> **Problem requirements**:
Reproduce exactly the lines below, from the first through the one containing "frame, base, rear", and nothing more.

— START OF Data lines —

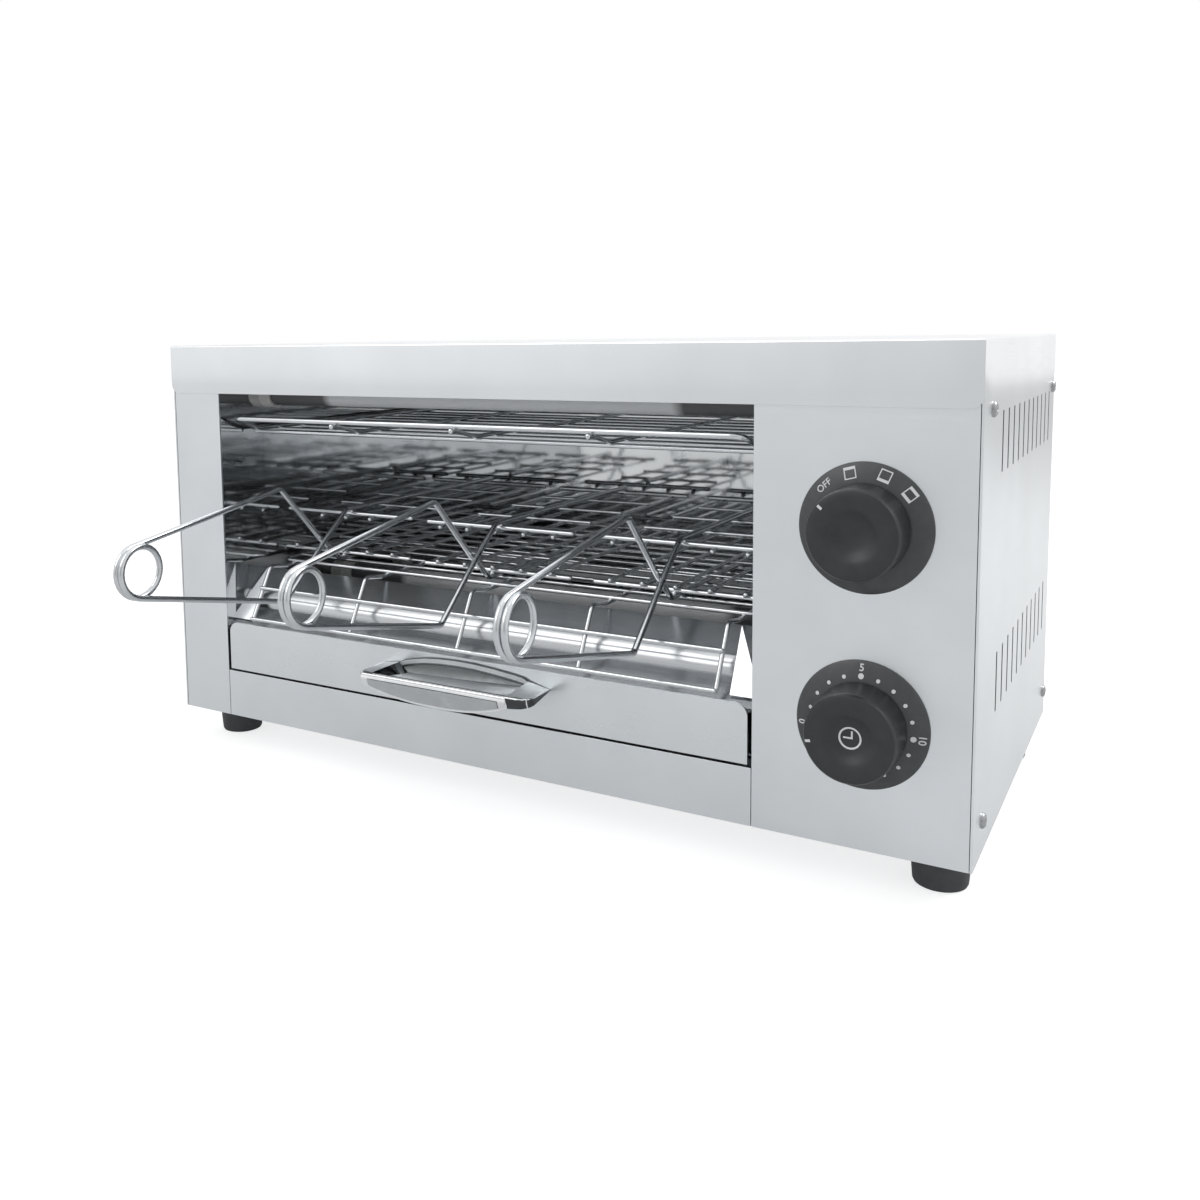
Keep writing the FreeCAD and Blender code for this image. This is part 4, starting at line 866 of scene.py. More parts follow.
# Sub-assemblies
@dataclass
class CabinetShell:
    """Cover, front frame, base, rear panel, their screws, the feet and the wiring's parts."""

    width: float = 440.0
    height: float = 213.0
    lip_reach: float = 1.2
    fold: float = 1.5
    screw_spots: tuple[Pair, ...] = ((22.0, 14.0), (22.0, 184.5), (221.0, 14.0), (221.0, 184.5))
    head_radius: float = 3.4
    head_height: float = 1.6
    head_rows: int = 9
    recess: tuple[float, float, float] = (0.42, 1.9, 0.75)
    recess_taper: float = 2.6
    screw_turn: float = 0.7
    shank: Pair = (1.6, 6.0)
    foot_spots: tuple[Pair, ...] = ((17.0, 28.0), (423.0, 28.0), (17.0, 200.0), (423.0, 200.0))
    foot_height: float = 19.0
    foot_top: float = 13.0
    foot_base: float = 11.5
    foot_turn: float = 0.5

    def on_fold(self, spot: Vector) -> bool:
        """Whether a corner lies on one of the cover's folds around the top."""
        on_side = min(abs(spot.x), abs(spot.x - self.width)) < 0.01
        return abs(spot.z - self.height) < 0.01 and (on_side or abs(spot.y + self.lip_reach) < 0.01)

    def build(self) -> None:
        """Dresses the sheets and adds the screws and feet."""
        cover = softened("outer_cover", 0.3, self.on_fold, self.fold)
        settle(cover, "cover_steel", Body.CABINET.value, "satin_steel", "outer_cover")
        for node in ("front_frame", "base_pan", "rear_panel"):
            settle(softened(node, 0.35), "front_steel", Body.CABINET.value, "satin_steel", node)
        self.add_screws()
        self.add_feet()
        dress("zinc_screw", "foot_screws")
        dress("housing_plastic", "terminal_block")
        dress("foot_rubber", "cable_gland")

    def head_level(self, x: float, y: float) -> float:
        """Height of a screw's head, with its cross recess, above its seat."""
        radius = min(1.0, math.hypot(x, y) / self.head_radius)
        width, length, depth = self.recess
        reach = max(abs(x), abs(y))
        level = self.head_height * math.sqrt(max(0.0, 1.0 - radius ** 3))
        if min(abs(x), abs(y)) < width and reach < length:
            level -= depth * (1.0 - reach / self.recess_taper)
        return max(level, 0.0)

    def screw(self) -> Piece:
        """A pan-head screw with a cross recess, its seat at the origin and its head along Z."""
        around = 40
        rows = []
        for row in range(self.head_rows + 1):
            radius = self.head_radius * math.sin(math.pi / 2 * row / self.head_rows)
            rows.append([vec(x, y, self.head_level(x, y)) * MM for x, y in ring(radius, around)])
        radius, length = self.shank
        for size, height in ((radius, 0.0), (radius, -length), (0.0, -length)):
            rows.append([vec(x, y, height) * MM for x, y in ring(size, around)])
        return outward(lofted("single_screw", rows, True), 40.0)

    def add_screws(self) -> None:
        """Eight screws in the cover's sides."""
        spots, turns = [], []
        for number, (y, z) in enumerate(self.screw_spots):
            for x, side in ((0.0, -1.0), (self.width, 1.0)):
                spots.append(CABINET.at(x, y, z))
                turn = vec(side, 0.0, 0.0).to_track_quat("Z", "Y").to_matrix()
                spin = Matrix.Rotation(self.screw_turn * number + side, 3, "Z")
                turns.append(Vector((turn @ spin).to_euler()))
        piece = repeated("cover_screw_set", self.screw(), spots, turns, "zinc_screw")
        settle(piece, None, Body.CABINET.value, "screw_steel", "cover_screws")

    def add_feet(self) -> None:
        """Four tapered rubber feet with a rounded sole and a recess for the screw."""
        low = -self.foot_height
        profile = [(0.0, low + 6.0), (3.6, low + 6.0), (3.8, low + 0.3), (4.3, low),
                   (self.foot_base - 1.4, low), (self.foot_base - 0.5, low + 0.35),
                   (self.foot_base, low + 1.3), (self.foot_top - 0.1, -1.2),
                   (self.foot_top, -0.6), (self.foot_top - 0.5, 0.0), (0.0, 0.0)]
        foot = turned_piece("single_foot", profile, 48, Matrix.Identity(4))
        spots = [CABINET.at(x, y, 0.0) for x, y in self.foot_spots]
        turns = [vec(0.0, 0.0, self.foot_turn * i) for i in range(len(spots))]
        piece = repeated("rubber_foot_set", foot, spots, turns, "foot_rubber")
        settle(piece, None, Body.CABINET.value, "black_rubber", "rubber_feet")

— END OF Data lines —

> **Final answer**:
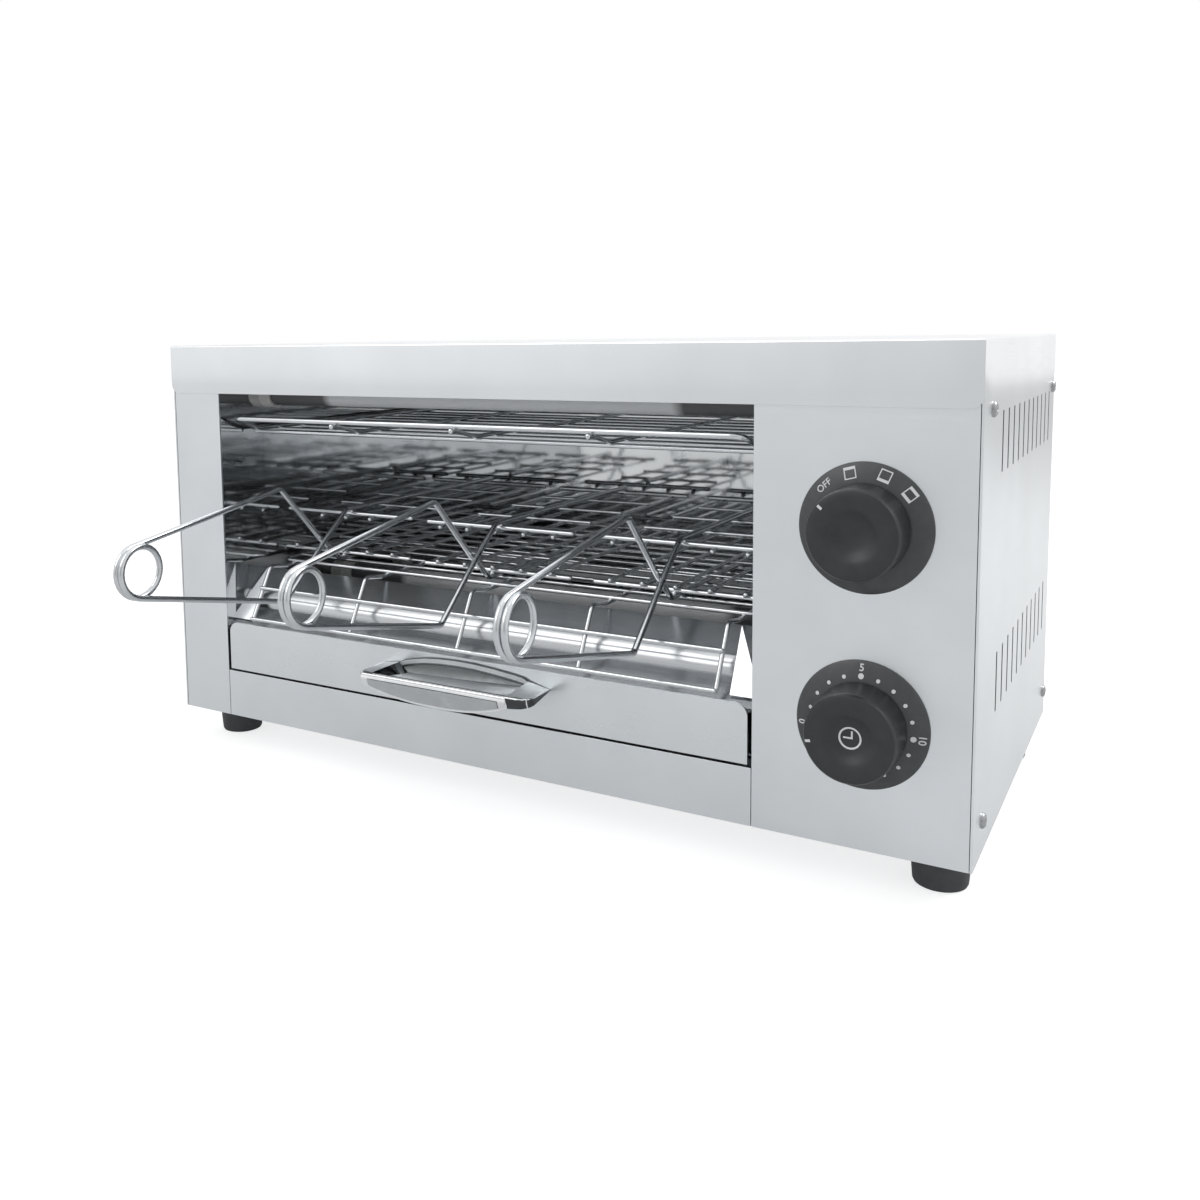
Keep writing the FreeCAD and Blender code for this image. This is part 4, starting at line 866 of scene.py. More parts follow.
# Sub-assemblies
@dataclass
class CabinetShell:
    """Cover, front frame, base, rear panel, their screws, the feet and the wiring's parts."""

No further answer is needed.